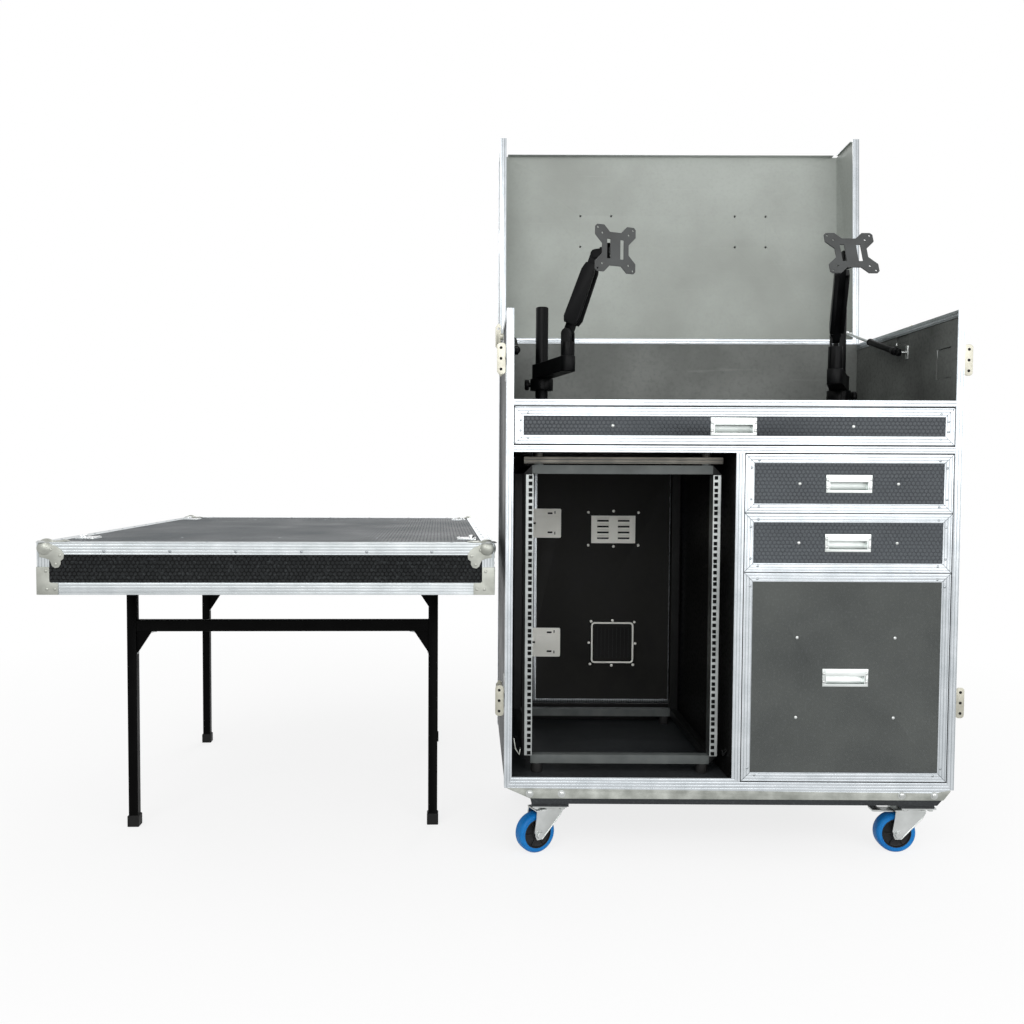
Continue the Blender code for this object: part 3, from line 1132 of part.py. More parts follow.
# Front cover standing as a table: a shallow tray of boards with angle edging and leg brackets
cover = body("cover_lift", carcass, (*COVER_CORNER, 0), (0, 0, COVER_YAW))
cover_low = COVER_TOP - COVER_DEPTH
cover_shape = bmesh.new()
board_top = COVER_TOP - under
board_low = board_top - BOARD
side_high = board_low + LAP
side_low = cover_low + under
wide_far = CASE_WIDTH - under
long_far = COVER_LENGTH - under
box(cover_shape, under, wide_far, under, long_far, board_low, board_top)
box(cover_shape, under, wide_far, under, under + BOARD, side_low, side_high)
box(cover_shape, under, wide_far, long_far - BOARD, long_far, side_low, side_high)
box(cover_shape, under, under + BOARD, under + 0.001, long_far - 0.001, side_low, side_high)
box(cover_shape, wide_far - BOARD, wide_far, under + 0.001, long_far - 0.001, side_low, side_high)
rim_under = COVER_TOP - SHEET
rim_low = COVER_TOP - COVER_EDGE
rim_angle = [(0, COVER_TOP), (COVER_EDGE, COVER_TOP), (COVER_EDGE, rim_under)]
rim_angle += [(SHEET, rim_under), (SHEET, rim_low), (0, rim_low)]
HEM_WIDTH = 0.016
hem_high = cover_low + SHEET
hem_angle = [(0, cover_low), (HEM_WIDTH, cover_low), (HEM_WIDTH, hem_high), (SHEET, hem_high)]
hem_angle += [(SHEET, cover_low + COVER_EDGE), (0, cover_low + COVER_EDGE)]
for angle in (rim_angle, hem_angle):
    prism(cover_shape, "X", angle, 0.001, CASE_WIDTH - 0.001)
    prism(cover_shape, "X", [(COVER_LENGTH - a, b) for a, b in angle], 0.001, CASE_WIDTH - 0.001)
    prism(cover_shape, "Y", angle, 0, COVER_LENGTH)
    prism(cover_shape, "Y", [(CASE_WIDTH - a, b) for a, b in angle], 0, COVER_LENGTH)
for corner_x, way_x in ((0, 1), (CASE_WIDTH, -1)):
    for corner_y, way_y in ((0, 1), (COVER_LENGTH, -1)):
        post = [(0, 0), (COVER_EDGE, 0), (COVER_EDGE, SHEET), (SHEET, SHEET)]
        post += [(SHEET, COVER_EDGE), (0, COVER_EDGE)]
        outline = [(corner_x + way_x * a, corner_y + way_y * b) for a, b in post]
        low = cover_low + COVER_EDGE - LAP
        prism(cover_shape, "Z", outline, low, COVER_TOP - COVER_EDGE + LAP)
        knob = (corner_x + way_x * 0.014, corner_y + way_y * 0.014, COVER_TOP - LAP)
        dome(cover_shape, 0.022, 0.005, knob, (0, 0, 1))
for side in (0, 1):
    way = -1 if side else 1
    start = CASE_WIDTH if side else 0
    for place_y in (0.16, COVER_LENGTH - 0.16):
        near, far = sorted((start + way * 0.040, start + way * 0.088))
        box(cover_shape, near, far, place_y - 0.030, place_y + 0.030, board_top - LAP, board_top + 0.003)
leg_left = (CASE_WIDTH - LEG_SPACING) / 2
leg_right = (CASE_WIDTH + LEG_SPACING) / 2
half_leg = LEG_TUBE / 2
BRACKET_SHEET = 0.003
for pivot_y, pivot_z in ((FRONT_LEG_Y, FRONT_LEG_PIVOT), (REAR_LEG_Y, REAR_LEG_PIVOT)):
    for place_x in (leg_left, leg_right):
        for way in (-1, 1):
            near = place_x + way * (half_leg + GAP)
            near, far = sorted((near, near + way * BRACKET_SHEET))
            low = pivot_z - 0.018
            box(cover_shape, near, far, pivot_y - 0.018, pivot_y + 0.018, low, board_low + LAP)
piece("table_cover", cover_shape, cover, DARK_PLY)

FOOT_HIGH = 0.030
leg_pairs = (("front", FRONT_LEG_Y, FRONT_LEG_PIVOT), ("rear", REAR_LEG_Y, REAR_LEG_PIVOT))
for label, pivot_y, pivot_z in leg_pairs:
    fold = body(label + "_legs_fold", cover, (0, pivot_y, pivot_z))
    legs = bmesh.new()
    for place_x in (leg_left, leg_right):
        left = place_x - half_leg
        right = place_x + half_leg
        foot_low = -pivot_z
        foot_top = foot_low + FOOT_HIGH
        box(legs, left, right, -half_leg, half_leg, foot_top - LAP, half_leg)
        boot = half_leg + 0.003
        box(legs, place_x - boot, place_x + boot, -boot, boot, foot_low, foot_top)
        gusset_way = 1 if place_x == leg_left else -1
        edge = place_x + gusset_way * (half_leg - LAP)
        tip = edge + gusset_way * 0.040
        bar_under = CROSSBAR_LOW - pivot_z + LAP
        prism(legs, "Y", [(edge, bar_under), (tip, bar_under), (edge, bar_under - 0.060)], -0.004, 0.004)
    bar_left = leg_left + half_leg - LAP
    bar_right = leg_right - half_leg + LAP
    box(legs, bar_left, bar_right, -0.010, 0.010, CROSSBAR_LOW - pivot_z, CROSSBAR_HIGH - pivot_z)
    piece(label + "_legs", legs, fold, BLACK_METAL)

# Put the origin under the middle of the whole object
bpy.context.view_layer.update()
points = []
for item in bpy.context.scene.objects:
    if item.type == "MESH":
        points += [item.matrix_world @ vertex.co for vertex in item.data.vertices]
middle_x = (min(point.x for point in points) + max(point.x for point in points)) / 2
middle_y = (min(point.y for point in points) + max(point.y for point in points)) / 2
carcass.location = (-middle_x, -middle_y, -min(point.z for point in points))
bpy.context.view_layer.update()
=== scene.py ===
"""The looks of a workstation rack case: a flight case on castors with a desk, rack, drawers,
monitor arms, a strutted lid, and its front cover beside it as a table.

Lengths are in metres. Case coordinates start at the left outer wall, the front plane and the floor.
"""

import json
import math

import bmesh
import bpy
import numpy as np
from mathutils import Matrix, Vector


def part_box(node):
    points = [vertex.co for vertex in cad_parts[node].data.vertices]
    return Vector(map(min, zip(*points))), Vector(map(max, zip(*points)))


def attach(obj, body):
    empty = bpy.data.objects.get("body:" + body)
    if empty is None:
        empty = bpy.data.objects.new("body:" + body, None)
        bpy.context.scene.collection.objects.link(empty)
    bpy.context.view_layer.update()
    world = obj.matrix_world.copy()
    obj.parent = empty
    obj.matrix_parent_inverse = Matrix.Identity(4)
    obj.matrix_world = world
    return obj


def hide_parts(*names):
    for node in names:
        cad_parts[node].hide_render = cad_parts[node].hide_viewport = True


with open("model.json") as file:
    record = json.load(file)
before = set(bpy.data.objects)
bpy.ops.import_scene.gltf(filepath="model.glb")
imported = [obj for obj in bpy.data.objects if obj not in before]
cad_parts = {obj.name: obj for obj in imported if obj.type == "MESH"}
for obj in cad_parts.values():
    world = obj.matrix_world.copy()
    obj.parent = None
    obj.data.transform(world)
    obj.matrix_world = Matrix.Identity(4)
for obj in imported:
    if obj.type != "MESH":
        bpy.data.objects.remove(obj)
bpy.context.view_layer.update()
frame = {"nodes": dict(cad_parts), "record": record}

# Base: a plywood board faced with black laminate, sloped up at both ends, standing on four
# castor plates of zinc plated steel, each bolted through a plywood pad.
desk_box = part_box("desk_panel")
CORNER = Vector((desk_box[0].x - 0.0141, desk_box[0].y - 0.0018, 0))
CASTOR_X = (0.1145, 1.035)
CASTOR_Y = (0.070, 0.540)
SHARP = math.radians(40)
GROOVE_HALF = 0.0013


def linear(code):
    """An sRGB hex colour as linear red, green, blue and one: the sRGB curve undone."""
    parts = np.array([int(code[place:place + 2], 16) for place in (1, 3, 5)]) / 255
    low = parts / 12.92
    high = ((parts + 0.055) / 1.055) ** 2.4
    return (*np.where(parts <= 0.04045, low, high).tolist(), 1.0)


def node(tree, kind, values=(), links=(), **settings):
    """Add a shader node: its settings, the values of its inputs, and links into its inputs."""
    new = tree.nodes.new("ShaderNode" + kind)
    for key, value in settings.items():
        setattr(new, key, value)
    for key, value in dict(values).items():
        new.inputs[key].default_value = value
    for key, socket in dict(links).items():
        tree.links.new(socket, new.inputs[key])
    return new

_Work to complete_
Quote exactly the lines running from the line with "# Put the origin" through the line with "points = [vertex.co", both ends included, and nothing more.

_Correct answer_
# Put the origin under the middle of the whole object
bpy.context.view_layer.update()
points = []
for item in bpy.context.scene.objects:
    if item.type == "MESH":
        points += [item.matrix_world @ vertex.co for vertex in item.data.vertices]
middle_x = (min(point.x for point in points) + max(point.x for point in points)) / 2
middle_y = (min(point.y for point in points) + max(point.y for point in points)) / 2
carcass.location = (-middle_x, -middle_y, -min(point.z for point in points))
bpy.context.view_layer.update()
=== scene.py ===
"""The looks of a workstation rack case: a flight case on castors with a desk, rack, drawers,
monitor arms, a strutted lid, and its front cover beside it as a table.

Lengths are in metres. Case coordinates start at the left outer wall, the front plane and the floor.
"""

import json
import math

import bmesh
import bpy
import numpy as np
from mathutils import Matrix, Vector


def part_box(node):
    points = [vertex.co for vertex in cad_parts[node].data.vertices]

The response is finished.